Isaiah 6:1-8 “In the year that king Uzziah died I saw also the Lord sitting upon a throne, high and lifted up, and his train filled the temple. Above it stood the seraphims: each one had six wings; with twain he covered his face, and with twain he covered his feet, and with twain he did fly. And one cried unto another, and said, Holy, holy, holy, is the Lord of hosts: the whole earth is full of his glory. And the posts of the door moved at the voice of him that cried, and the house was filled with smoke. Then said I, Woe is me! for I am undone; because I am a man of unclean lips, and I dwell in the midst of a people of unclean lips: for mine eyes have seen the King, the Lord of hosts. Then flew one of the seraphims unto me, having a live coal in his hand, which he had taken with the tongs from off the altar: And he laid it upon my mouth, and said, Lo, this hath touched thy lips; and thine iniquity is taken away, and thy sin purged. Also I heard the voice of the Lord, saying, Whom shall I send, and who will go for us? Then said I, Here am I; send me.”
Text Isaiah 6:1-8 “In the year that king Uzziah died I saw also the Lord”
In many, if not most cases, the “also” in the text is perceived as detrimental to the character of man; a critical view of a dual nature.

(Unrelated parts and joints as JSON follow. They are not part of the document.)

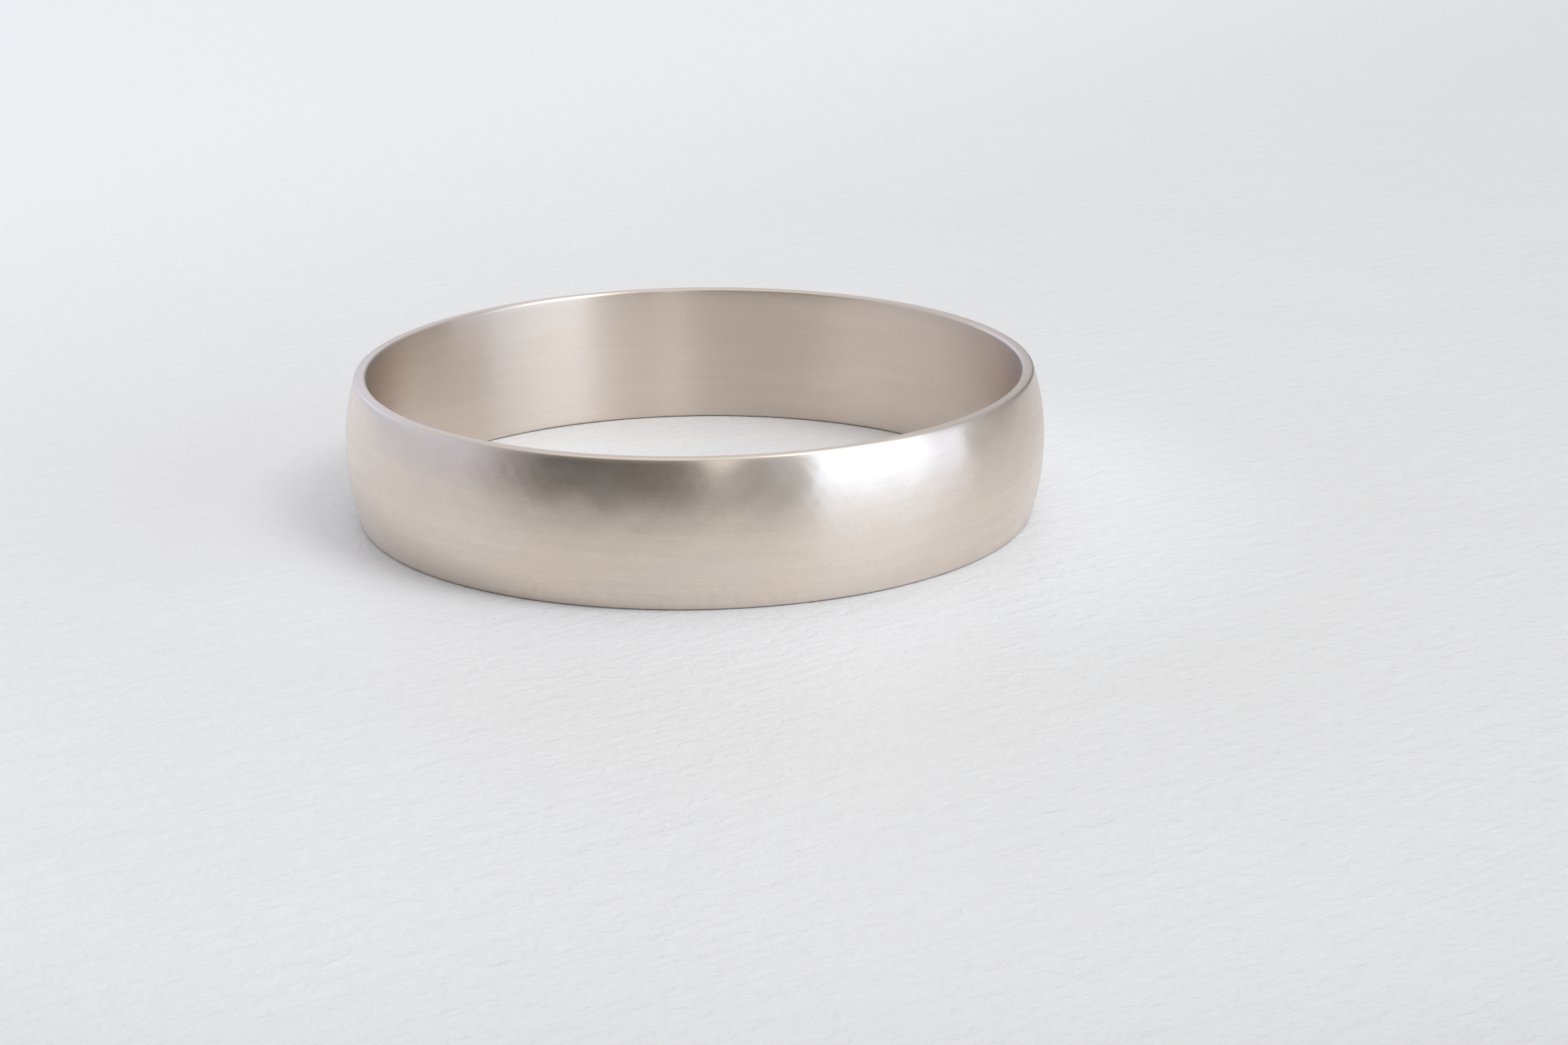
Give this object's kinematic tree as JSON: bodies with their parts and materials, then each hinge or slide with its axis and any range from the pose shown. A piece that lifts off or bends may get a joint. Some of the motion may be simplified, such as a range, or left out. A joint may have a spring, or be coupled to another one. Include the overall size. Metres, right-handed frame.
{
  "type": "wedding band",
  "caption": "Plain wedding band with a low domed outside, a straight bore and narrow eased rims, in satin white gold.",
  "frame": {"origin": "on the bore axis, in the plane of the lower rim, so the band stands on z = 0", "axes": "+Z along the bore axis, the way a finger goes through; the band is the same all the way round, so X and Y are free"},
  "size_m": [0.0194, 0.0194, 0.004],
  "materials": {
    "white_gold": "satin"
  },
  "bodies": {
    "root": {"band": "white_gold"}
  },
  "joints": []
}
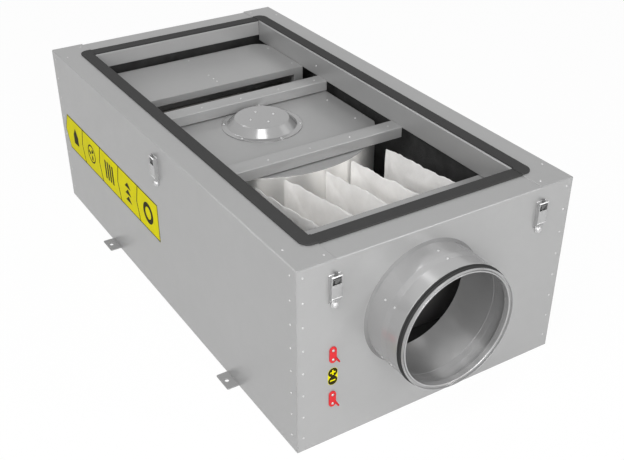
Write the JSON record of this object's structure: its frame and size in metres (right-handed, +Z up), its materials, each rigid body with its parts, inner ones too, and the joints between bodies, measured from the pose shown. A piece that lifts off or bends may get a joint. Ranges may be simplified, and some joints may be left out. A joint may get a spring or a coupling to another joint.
{
  "type": "air handling unit",
  "caption": "Duct air handling unit with its lid off: foam-lined galvanised casing, round spigots with seals, bag filter, fan box on rails, electric heater",
  "frame": {"origin": "centre of the casing's footprint, on the floor plane under the base sheet", "axes": "+X across the casing to the right seen from the inlet end, +Y along the air flow from the inlet spigot to the outlet spigot, +Z up"},
  "size_m": [0.664, 1.36, 0.403],
  "materials": {
    "galvanised_sheet": "satin",
    "gasket_foam": "matt",
    "acoustic_foam": "matt",
    "spigot_steel": "satin",
    "seal_rubber": "matt",
    "element_steel": "satin",
    "filter_fleece": "matt",
    "catch_steel": "satin",
    "red_plastic": "satin"
  },
  "bodies": {
    "root": {"base_panel": "galvanised_sheet", "left_side_panel": "galvanised_sheet", "right_side_panel": "galvanised_sheet", "front_panel": "galvanised_sheet", "back_panel": "galvanised_sheet", "corner_angles": "galvanised_sheet", "lid_gasket": "gasket_foam", "floor_foam": "acoustic_foam", "left_foam": "acoustic_foam", "right_foam": "acoustic_foam", "front_foam": "acoustic_foam", "back_foam": "acoustic_foam", "inlet_collar": "spigot_steel", "outlet_collar": "spigot_steel", "inlet_spigot": "spigot_steel", "outlet_spigot": "spigot_steel", "inlet_seal": "seal_rubber", "outlet_seal": "seal_rubber", "rear_rail": "galvanised_sheet", "front_rail": "galvanised_sheet", "fan_housing": "galvanised_sheet", "fan_cover": "galvanised_sheet", "motor_cover": "spigot_steel", "heater_housing": "galvanised_sheet", "heater_frame": "galvanised_sheet", "heater_rods": "element_steel", "filter_frame": "galvanised_sheet", "filter_fleece_1": "filter_fleece", "filter_fleece_2": "filter_fleece", "filter_fleece_3": "filter_fleece", "filter_fleece_4": "filter_fleece", "filter_fleece_5": "filter_fleece", "catch_plates": "catch_steel", "catch_covers": "catch_steel", "catch_hooks": "catch_steel", "pressure_taps": "red_plastic"}
  },
  "joints": []
}
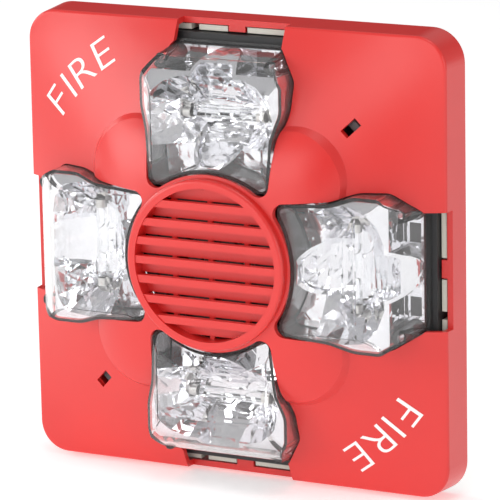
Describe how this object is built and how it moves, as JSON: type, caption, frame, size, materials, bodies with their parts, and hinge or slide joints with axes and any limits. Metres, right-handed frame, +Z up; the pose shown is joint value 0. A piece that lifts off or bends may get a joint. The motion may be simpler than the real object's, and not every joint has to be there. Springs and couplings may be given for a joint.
{
  "type": "horn strobe",
  "caption": "Square wall or ceiling horn strobe: red domed cover, round slotted horn grille and clear flash lenses round it on a mounting plate.",
  "frame": {"origin": "centre of the mounting plate's back face, on the wall", "axes": "-Y points out of the wall into the room, +Z is up and +X is to the right as seen from the room"},
  "size_m": [0.1536, 0.0355, 0.1536],
  "materials": {
    "ivory_plastic": "fine texture",
    "black_plastic": "fine texture",
    "red_plastic": "satin moulded, fine texture",
    "grey_plastic": "smooth moulded",
    "white_plastic": "smooth moulded",
    "clear_plastic": "polished polycarbonate",
    "bright_reflector": "vacuum-metallised plastic",
    "tube_glass": "drawn glass",
    "zinc_steel": "zinc plated",
    "tinned_metal": "tinned",
    "circuit_board": "solder mask",
    "foam": "closed-cell foam",
    "brass_sheet": "rolled sheet",
    "ceramic": "silvered ceramic",
    "copper_winding": "enamelled wire",
    "ferrite": "sintered ferrite",
    "capacitor_sleeve": "printed sleeve on a can",
    "coil_winding": "varnished winding"
  },
  "bodies": {
    "plate": {"mounting_plate": "ivory_plastic", "terminal_block": "black_plastic", "terminal_clamps": "zinc_steel", "terminal_screws": "zinc_steel"},
    "head": {"chassis": "black_plastic", "chassis_screws": "zinc_steel", "main_board": "circuit_board", "board_screws": "zinc_steel", "control_chips": "black_plastic", "contact_springs": "tinned_metal", "horn_chamber": "black_plastic", "horn_screws": "zinc_steel", "horn_cap": "black_plastic", "horn_gasket": "foam", "diaphragm_plate": "brass_sheet", "piezo_ceramic": "ceramic", "horn_contact_pins": "tinned_metal", "brightness_switch": "black_plastic", "tone_switch": "black_plastic", "transformer_core": "ferrite", "transformer_winding": "copper_winding", "choke": "black_plastic", "power_transistor": "black_plastic", "input_capacitor": "capacitor_sleeve", "lens_top": "clear_plastic", "reflector_top": "bright_reflector", "flash_tube_top": "tube_glass", "tube_leads_top": "tinned_metal", "lens_right": "clear_plastic", "reflector_right": "bright_reflector", "flash_tube_right": "tube_glass", "tube_leads_right": "tinned_metal", "lens_bottom": "clear_plastic", "reflector_bottom": "bright_reflector", "flash_tube_bottom": "tube_glass", "tube_leads_bottom": "tinned_metal", "lens_left": "clear_plastic", "reflector_left": "bright_reflector", "flash_tube_left": "tube_glass", "tube_leads_left": "tinned_metal", "flash_capacitor_upper_right": "capacitor_sleeve", "trigger_coil_upper_right": "coil_winding", "flash_capacitor_lower_right": "capacitor_sleeve", "trigger_coil_lower_right": "coil_winding", "flash_capacitor_lower_left": "capacitor_sleeve", "trigger_coil_lower_left": "coil_winding", "flash_capacitor_upper_left": "capacitor_sleeve", "trigger_coil_upper_left": "coil_winding"},
    "cover": {"front_cover": "red_plastic"},
    "upper_latch": {"latch_upper": "grey_plastic"},
    "lower_latch": {"latch_lower": "grey_plastic"},
    "brightness": {"brightness_knob": "white_plastic"},
    "tone_1": {"tone_slider_1": "white_plastic"},
    "tone_2": {"tone_slider_2": "white_plastic"},
    "tone_3": {"tone_slider_3": "white_plastic"}
  },
  "joints": [
    {"name": "chassis_lift", "type": "slide", "parent": "plate", "child": "head", "axis": [0, -1, 0], "range_m": [0, 0.03]},
    {"name": "cover_lift", "type": "slide", "parent": "head", "child": "cover", "axis": [0, -1, 0], "range_m": [0, 0.045]},
    {"name": "upper_latch_press", "type": "slide", "parent": "head", "child": "upper_latch", "axis": [-0.7071, 0, -0.7071], "range_m": [0, 0.0015], "stiffness_N_per_m": 800, "springref_m": -0.001},
    {"name": "lower_latch_press", "type": "slide", "parent": "head", "child": "lower_latch", "axis": [0.7071, 0, 0.7071], "range_m": [0, 0.0015], "stiffness_N_per_m": 800, "springref_m": -0.001},
    {"name": "brightness_slide", "type": "slide", "parent": "head", "child": "brightness", "axis": [1, 0, 0], "range_m": [0, 0.006]},
    {"name": "tone_slide_1", "type": "slide", "parent": "head", "child": "tone_1", "axis": [0, 0, 1], "range_m": [0, 0.0016]},
    {"name": "tone_slide_2", "type": "slide", "parent": "head", "child": "tone_2", "axis": [0, 0, 1], "range_m": [0, 0.0016]},
    {"name": "tone_slide_3", "type": "slide", "parent": "head", "child": "tone_3", "axis": [0, 0, 1], "range_m": [0, 0.0016]}
  ]
}
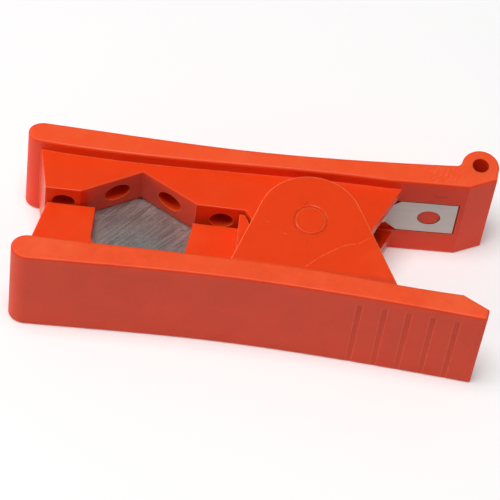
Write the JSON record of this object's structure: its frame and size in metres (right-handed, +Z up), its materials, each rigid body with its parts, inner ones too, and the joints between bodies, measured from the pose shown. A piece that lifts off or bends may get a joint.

Yet, a true understanding of even the best men, reveal the conquest of a dual nature; “But I see another law in my members, warring against the law of my mind, and bringing me into captivity to the law of sin” (Romans 7:23). The “also” is not a blight, but a blessing of grace! Isaiah was not the only person focused upon the temporal monarch; Elisha’s servant was not the only person conquered by the presence of the Syrian army (II Kings 6:15); and the two on the road to Emmaus were not the only ones that saw the forceful acts of “the chief priests” (Luke 24:20). But, they were among the few that were blessed by the “also”; the glorious privilege of seeing what others could not! It was grace that revealed the “Lord sitting upon a throne” to Isaiah! It was grace that revealed “the mountain was full of horses and chariots of fire round about Elisha” (II Kings 6:17) to the servant of Elisha! It was grace that generated the fires of devotion when those on the road to Emmaus experienced having “their eyes . . . opened, and they knew him” (Luke 24:31). Thank God for the blessings of the “also”; when God motivated by His grace chooses to allow us to see what others cannot. It was a glorious day when God graced me with an “also” as He revealed Himself unto me; a glorious experience repeated in cases without number.
The “also” is not a blight, but a blessing of grandeur. It is during these visions of the dual nature that we are permitted the privilege of contrast; a privilege that serves to elevate the superior when contrasted to the inferior! It was the “also” that revealed His splendor; “the Lord sitting upon a throne, high and lifted up, and his train filled the temple” (Isaiah 6:1). It was the “also” that revealed His sufficiency; “And the Lord opened the eyes of the young man; and he saw: and, behold, the mountain was full of horses and chariots of fire” (II Kings 6:17). It was the “also” that revealed His sovereignty and superiority; “The Lord is risen indeed” (Luke 24:34). It is the “also” that permits Him to reveal Himself in the fullness of His glory as He is contrasted to the weak and beggarly elements of the world.
Man is not harmed by the revealing acts of “also”, but rather helped for it is not blight, but a blessing of grace and a blessing of grandeur to aid man’s true assessment of the True and Living God!